--- Start DATA PROVIDED ---

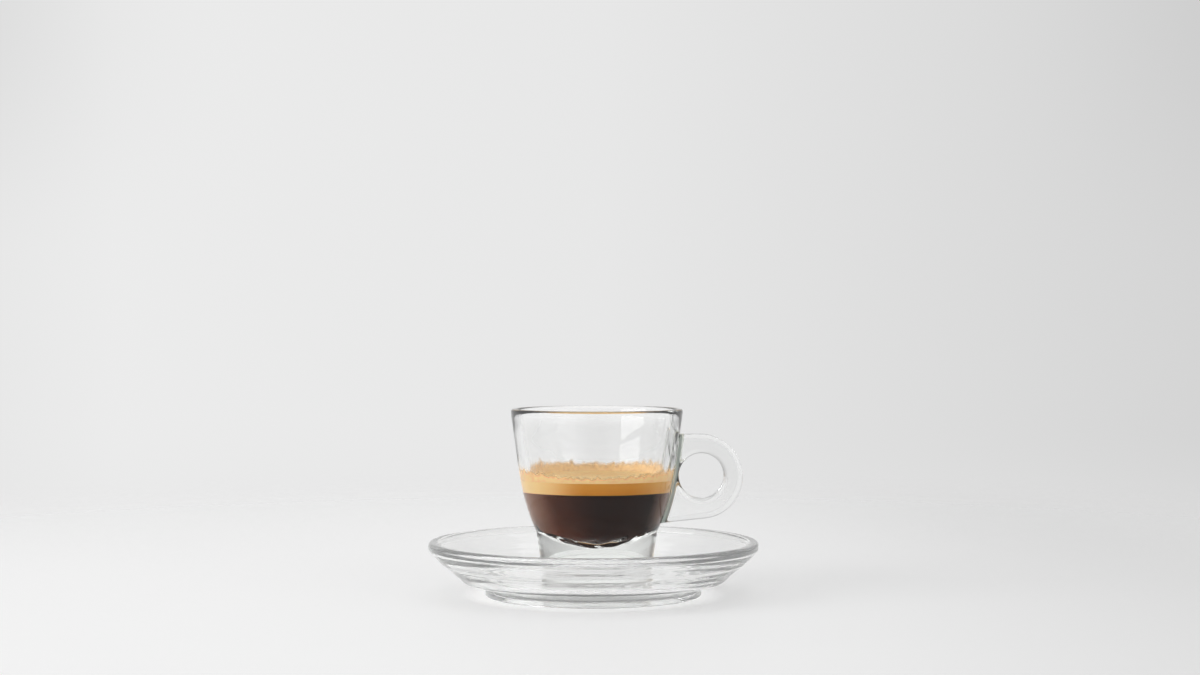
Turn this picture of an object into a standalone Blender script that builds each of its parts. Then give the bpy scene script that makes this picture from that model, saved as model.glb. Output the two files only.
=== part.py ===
"""A double espresso in its clear glass cup, standing on a clear glass saucer.

The saucer is one turned piece with a foot ring, a stepped flange and a shallow
seat for the cup. The cup is a turned body with a thick solid base, and a flat
ring handle is fused to its wall on the +X side. The dark coffee fills the
rounded bowl of the cup, and a layer of golden crema floats on it.

The origin is under the middle of the saucer, on the surface it stands on.
Lengths are written in millimetres and turned into metres by MM.
"""

import math

import bmesh
import bpy

MM = 0.001

# Faceting of the turned pieces
SAUCER_STEPS = 64
CUP_STEPS = 48
ARC_POINTS = 4
MERGE_DISTANCE = 0.01 * MM

# Gap left between pieces that touch
CLEARANCE = 0.3 * MM

# Saucer: radii and heights of the corners that its outline turns through
SAUCER_RADIUS = 60.0 * MM
SAUCER_HEIGHT = 19.6 * MM
LIP_CREST_RADIUS = 58.4 * MM
LIP_WIDEST_HEIGHT = 18.2 * MM
SEAT_RADIUS = 22.0 * MM
SEAT_HEIGHT = 6.8 * MM
WELL_HEIGHT = 7.6 * MM
WELL_RADIUS = 43.0 * MM
FLANGE_TOP = [(46.6, 10.8), (50.4, 13.2), (54.6, 16.2), (57.0, 18.8)]
FLANGE_UNDERSIDE = [(59.7, 17.0), (58.6, 15.2), (55.5, 12.1), (51.4, 8.9), (47.6, 5.4)]
FOOT_TOP_RADIUS = 40.6 * MM
FOOT_TOP_HEIGHT = 3.0 * MM
FOOT_RADIUS = 39.4 * MM
FOOT_INNER_RADIUS = 36.6 * MM
FOOT_BEVEL = 0.4 * MM
RECESS_RADIUS = 35.4 * MM
RECESS_HEIGHT = 2.2 * MM

# Cup: it stands a little towards its handle, in the seat of the saucer
CUP_OFFSET = 1.2 * MM
CUP_FOOT_HEIGHT = SEAT_HEIGHT + CLEARANCE
CUP_FOOT_RADIUS = 19.4 * MM
CUP_FOOT_BEVEL = 0.5 * MM
CUP_KICK_RADIUS = 15.0 * MM
CUP_KICK_DEPTH = 0.9 * MM
RIM_HEIGHT = 67.7 * MM
RIM_CREST_RADIUS = 30.3 * MM
RIM_OUTLINE = [(31.4, 67.1), (31.6, 66.3), (31.2, 64.9)]
RIM_INSIDE = [(28.1, 65.9), (29.0, 67.2)]
OUTER_WALL = [
    (30.4, 60.8),
    (29.6, 54.3),
    (28.5, 47.0),
    (26.7, 37.2),
    (24.6, 29.9),
    (23.1, 25.7),
    (21.8, 23.0),
    (21.9, 20.6),
    (20.5, 13.4),
]
BOWL_BOTTOM_HEIGHT = 17.0 * MM
BOWL_BOTTOM_RADIUS = 20.0 * MM
BOWL_ARC_HEIGHT = 27.0 * MM
BOWL_ARC_STEPS = 6
INNER_WALL = [(19.5, 30.0), (22.3, 37.0), (24.0, 43.5), (25.3, 50.0), (27.0, 59.5)]

# Handle: a flat ring whose outline runs straight into the wall of the cup
HANDLE_CENTRE_X = 37.7 * MM
HANDLE_CENTRE_Z = 43.1 * MM
HANDLE_RADIUS = 15.4 * MM
HANDLE_THICKNESS = 7.0 * MM
HANDLE_EDGE_ROUND = 1.6 * MM
HANDLE_EDGE_RESOLUTION = 1
HANDLE_ARC_POINTS = 18
HANDLE_ROOT_TOP_X = 29.0 * MM
HANDLE_ROOT_BOTTOM_X = 22.0 * MM
HANDLE_ROOT_BOTTOM_Z = 26.0 * MM
FINGER_HOLE_X = 38.0 * MM
FINGER_HOLE_Z = 43.3 * MM
FINGER_HOLE_RADIUS = 8.2 * MM
FINGER_HOLE_POINTS = 24

# Drink: heights of the coffee and of the crema above it
COFFEE_TOP = 37.8 * MM
CREMA_BOTTOM = COFFEE_TOP + CLEARANCE
CREMA_TOP = 42.8 * MM
CREMA_EDGE_RISE = 0.5 * MM
CREMA_EDGE_WIDTH = 1.6 * MM

# Colours read from the photograph: red, green, blue
GLASS_COLOUR = (0.93, 0.96, 0.94)
COFFEE_COLOUR = (0.030, 0.010, 0.006)
CREMA_COLOUR = (0.60, 0.30, 0.07)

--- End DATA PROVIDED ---

INSTRUCTIONS FOR THE TASK. In the listing above, please print only the lines from the first one to the line where "RECESS_HEIGHT = 2.2 * MM" appears, exactly as written, both of those lines included.

SOLUTION TO THIS TASK.
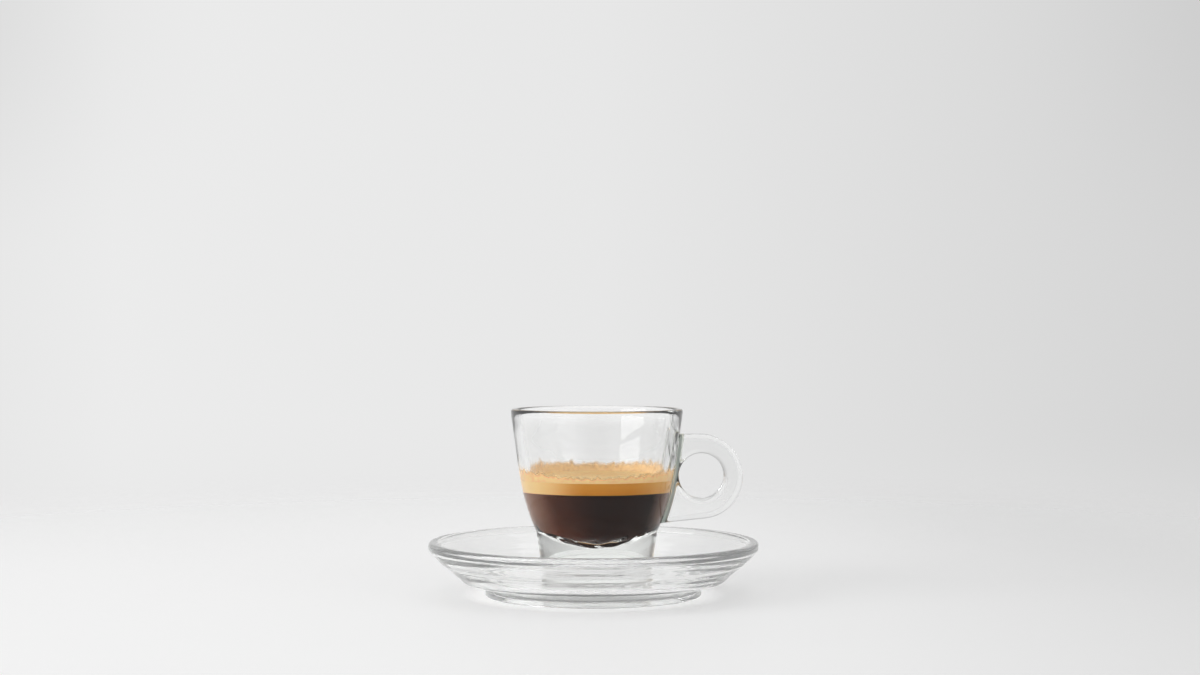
Turn this picture of an object into a standalone Blender script that builds each of its parts. Then give the bpy scene script that makes this picture from that model, saved as model.glb. Output the two files only.
=== part.py ===
"""A double espresso in its clear glass cup, standing on a clear glass saucer.

The saucer is one turned piece with a foot ring, a stepped flange and a shallow
seat for the cup. The cup is a turned body with a thick solid base, and a flat
ring handle is fused to its wall on the +X side. The dark coffee fills the
rounded bowl of the cup, and a layer of golden crema floats on it.

The origin is under the middle of the saucer, on the surface it stands on.
Lengths are written in millimetres and turned into metres by MM.
"""

import math

import bmesh
import bpy

MM = 0.001

# Faceting of the turned pieces
SAUCER_STEPS = 64
CUP_STEPS = 48
ARC_POINTS = 4
MERGE_DISTANCE = 0.01 * MM

# Gap left between pieces that touch
CLEARANCE = 0.3 * MM

# Saucer: radii and heights of the corners that its outline turns through
SAUCER_RADIUS = 60.0 * MM
SAUCER_HEIGHT = 19.6 * MM
LIP_CREST_RADIUS = 58.4 * MM
LIP_WIDEST_HEIGHT = 18.2 * MM
SEAT_RADIUS = 22.0 * MM
SEAT_HEIGHT = 6.8 * MM
WELL_HEIGHT = 7.6 * MM
WELL_RADIUS = 43.0 * MM
FLANGE_TOP = [(46.6, 10.8), (50.4, 13.2), (54.6, 16.2), (57.0, 18.8)]
FLANGE_UNDERSIDE = [(59.7, 17.0), (58.6, 15.2), (55.5, 12.1), (51.4, 8.9), (47.6, 5.4)]
FOOT_TOP_RADIUS = 40.6 * MM
FOOT_TOP_HEIGHT = 3.0 * MM
FOOT_RADIUS = 39.4 * MM
FOOT_INNER_RADIUS = 36.6 * MM
FOOT_BEVEL = 0.4 * MM
RECESS_RADIUS = 35.4 * MM
RECESS_HEIGHT = 2.2 * MM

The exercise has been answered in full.